Alice Through the Looking Glass (2016)



4/10



Starring
Johnny Depp
Anne Hathaway
Mia Wasikowska
Matt Lucas


Directed by James Bobin


Disney has had a wonderful 2016 with hits like Captain America: Civil WarThe Jungle BookZootopia, and, most recently, Finding Dory.

Although this movie (Alice Through the Looking Glass) came out before Finding Dory, I took this long to see it because the excitement that led me to watch the first part of this sequel, Alice in Wonderland (2010), has faded over the years.

This then begs the question: How long should sequels be apart?

For me, this movie was already on its way down before it even started. Remember Once Upon a Time in Wonderland in 2014? It was a spinoff of ABC’s (a Disney-owned company) Once Upon a Time. The series failed to gain traction and was dropped after just one season.
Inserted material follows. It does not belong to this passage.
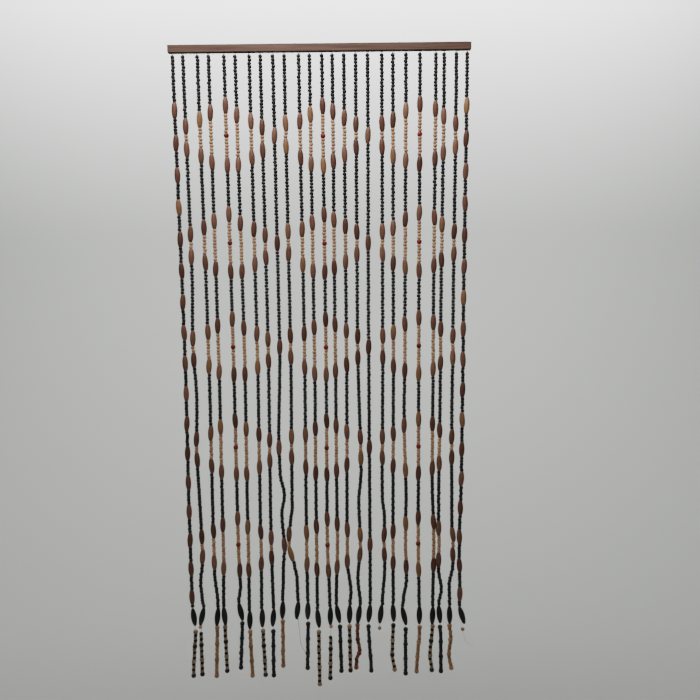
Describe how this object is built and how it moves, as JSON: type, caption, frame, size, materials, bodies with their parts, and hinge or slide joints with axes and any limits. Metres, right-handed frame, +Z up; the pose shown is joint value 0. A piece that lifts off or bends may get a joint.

That was a sign that the 2010 movie might have been a fluke. Even the 1951 Disney animated Alice in Wonderland wasn’t well-received critically or commercially upon its release.

Making this movie might seem like a great business decision, but they forgot that they’d strayed so far from the original story in the first film that the possibility of this movie being anywhere near Lewis Carroll’s 1871 book, Through the Looking Glass, was a fantasy in itself. When I saw the preview and read the reviews, I was already turned off from seeing it.


In the first film, everything was rewritten to make the Mad Hatter (Johnny Depp) the lead, and the same thing happens here. If you’ve read the book, don’t bother looking for similarities—there aren’t any. For example, the poem "Jabberwocky," which can only be read by viewing it in a mirror, isn’t in this movie. The first book was set in a world of playing cards, and the second in a chess-like world, but that’s not the case here either.

In the first film, you could totally appreciate Tim Burton’s visual style, the awesome lighting, and the depiction of Wonderland, which could give you a visual orgasm. The same applies here.

This movie also features a posthumous performance from the late, great Alan Rickman, who voiced Absolem, the Caterpillar.

Now, the plot of this movie is as follows: a very irresponsible Alice carelessly steals the Chronosphere, which is the heartbeat of time itself. She travels through time in an attempt to save the Mad Hatter.

The Mad Hatter is dying because he discovers his family is still alive and wasn’t killed by the Jabberwocky.

So, we go on an adventure through time, trying to save the Mad Hatter from dying of sadness.

In the end, I wish Disney hadn’t ventured down this path. The movie is boring.